The Passenger stars Jack Nicholson as a journalist in North Africa investigating a guerilla war. He is staying at a remote hotel. When an Englishman who looks very much like him dies of a heart attack, Nicholson makes a snap decision to assume his identity. But the dead man turns out to be a gunrunner. Again, this is the kind of plot that a Hollywood film would do all sorts of things with, but Antonioni has different fish to fry. The film is not so much concerned with narrative as it with mood and tone. Frankly I found it a bit of a snooze.

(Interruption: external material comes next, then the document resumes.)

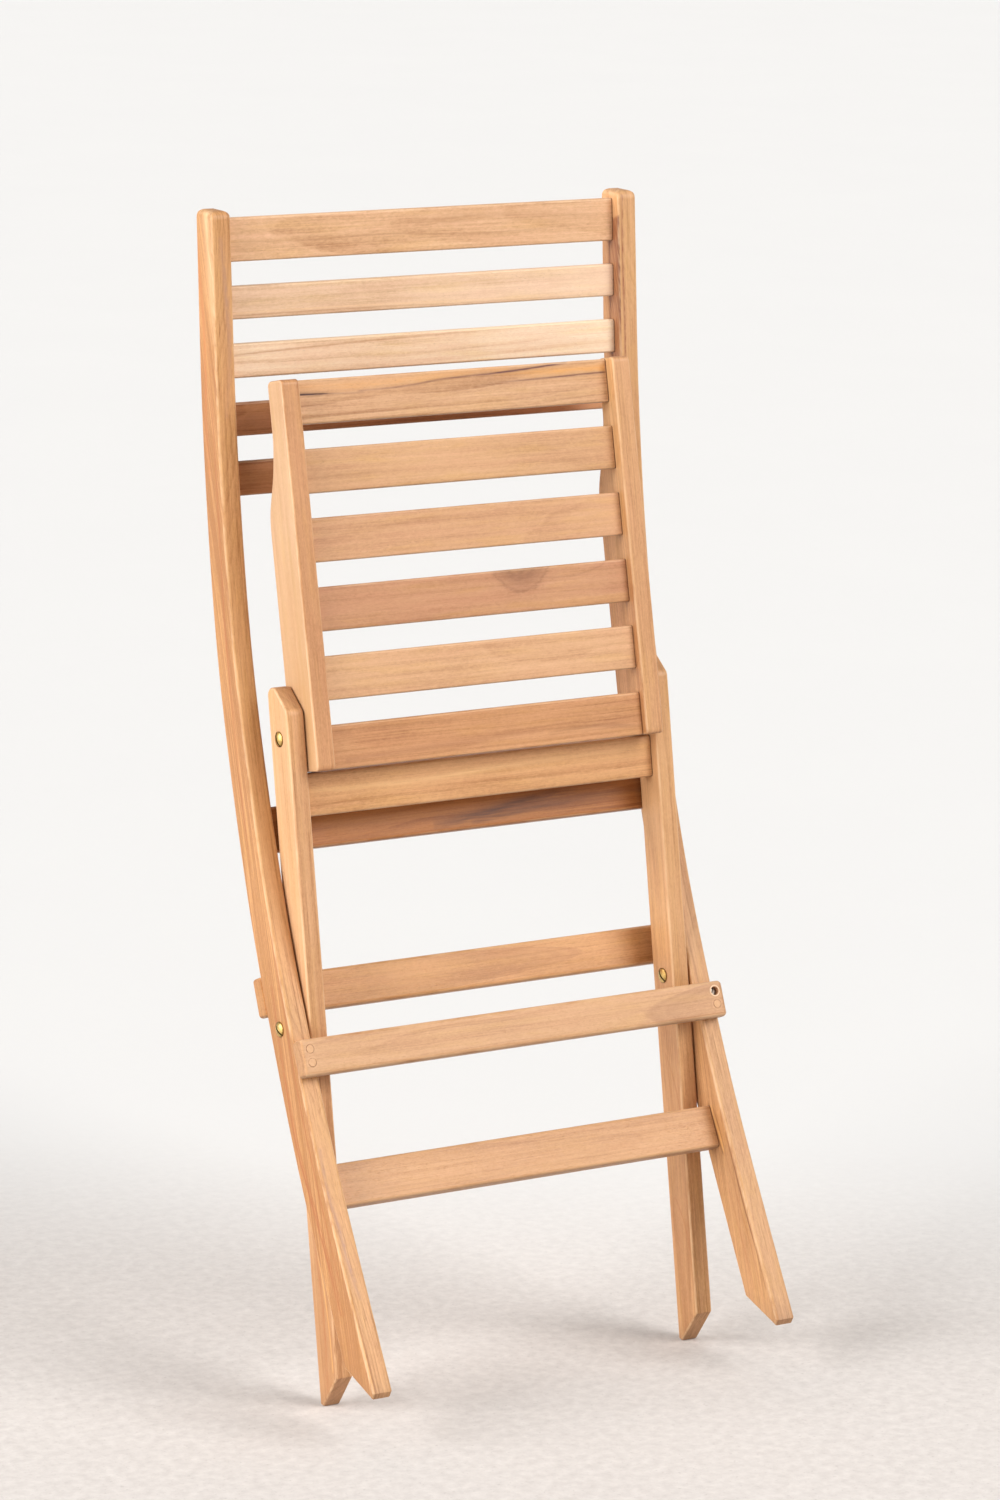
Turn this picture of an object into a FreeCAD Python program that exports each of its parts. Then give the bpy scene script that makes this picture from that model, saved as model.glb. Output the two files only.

I do like that Antonioni doesn't spoon-feed the audience. His films are mysteries, but in the usual sense. Most of us are accustomed to mystery films involving a puzzle and a solution, but his films don't have solutions. They are very intellectually rigorous, but I guess I've been too conditioned to the Hollywood method and need some kind of emotional involvement. A true cinema buff should take a look at these films, though.